どちらも治療すれば、月経痛は改善できます。鎮痛剤があまりよく効かない、症状がひどくなってきたと思ったら、我慢せず婦人科を受診しましょう。
機能性月経困難症なら、婦人科で処方される鎮痛剤
婦人科では、月経痛が機能性(原因となる病気が見当たらない)か、器質性(原因となる病気がある)かを検査して診断してもらうことが大切です。診断は、比較的容易です。
検査は、内診や超音波検査で、子宮筋腫や子宮内膜症などが認められないかどうかを見ます。
婦人科で処方される鎮痛剤は、市販薬より種類も多く、効き目がシャープなものや自分に合ったものを見つけやすい利点があります。
婦人科処方の鎮痛剤には、痛みの原因となるプロスタグランディンをブロックできる薬(プロスタグランディン合成阻止剤)があります。
また、ボルタレンなどの鎮痛剤が処方されることもあります。また、痛みがかなり強く、早く痛みをとりたいときは、鎮痛剤の坐薬は、即効性があります。
鎮痛剤を使うときのコツは、早めに使うことです。もう我慢できないといった強い痛みがきてから服用するより、早めに、あるいは痛みが始まる前に服用したほうが、少量で済みますし、よく作用します。
低用量ピル(OC)は月経痛に効果的です
機能性月経困難症(原因となる病気がない月経痛)は、排卵した後、卵巣から分泌される黄体ホルモン(プロゲステロン)の作用が原因です。
この黄体ホルモンの分泌を抑えれば、月経痛は予防できます。つまり排卵を一時的にストップするわけです。
そのためには、低用量ピル(OC)が効果的で、安全な方法と言われています。低用量ピルは、排卵をストップするため、避妊薬としても使いますが、月経痛の治療薬としても使うことができます。
超低用量ピル(LEP)は、月経困難症治療薬、子宮内膜症治療薬として、健康保険で治療できます。
排卵を抑えれば、月経の量が減り、痛みも治まります。

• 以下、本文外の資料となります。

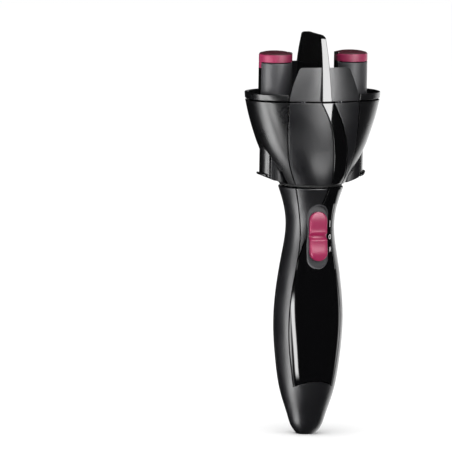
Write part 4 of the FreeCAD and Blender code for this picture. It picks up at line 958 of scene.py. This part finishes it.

加えて、月経周期が安定するので、予定や計画を立てやすくなります。もちろん避妊の効果もあります。
ホルモン剤に抵抗がある人は漢方薬を試してみましょう。いずれにしても自分にあった治療法を選ぶのがいちばんいい解決法です。
適度な運動は月経痛軽減に効果があります
月経前は、骨盤の血流の流れがうっ滯します。うっ血は、月経痛を強くすることにつながります。
適度な運動は有効です。軽いジョギング、ウォーキング、スイミング、あるいはヨガやピラティスなどを行いましょう。簡単な全身のストレッチなどもいいでしょう。
月経痛を当たり前とあきらめずに受診しましょう! 女性は、症状がなくても自分の健康のため、予防のために年1回は婦人科を受診し、経腟超音波で子宮や卵巣の様子をよく診てもらいましょう。子宮頸がん検診を同時に行ってもらうのも大切です。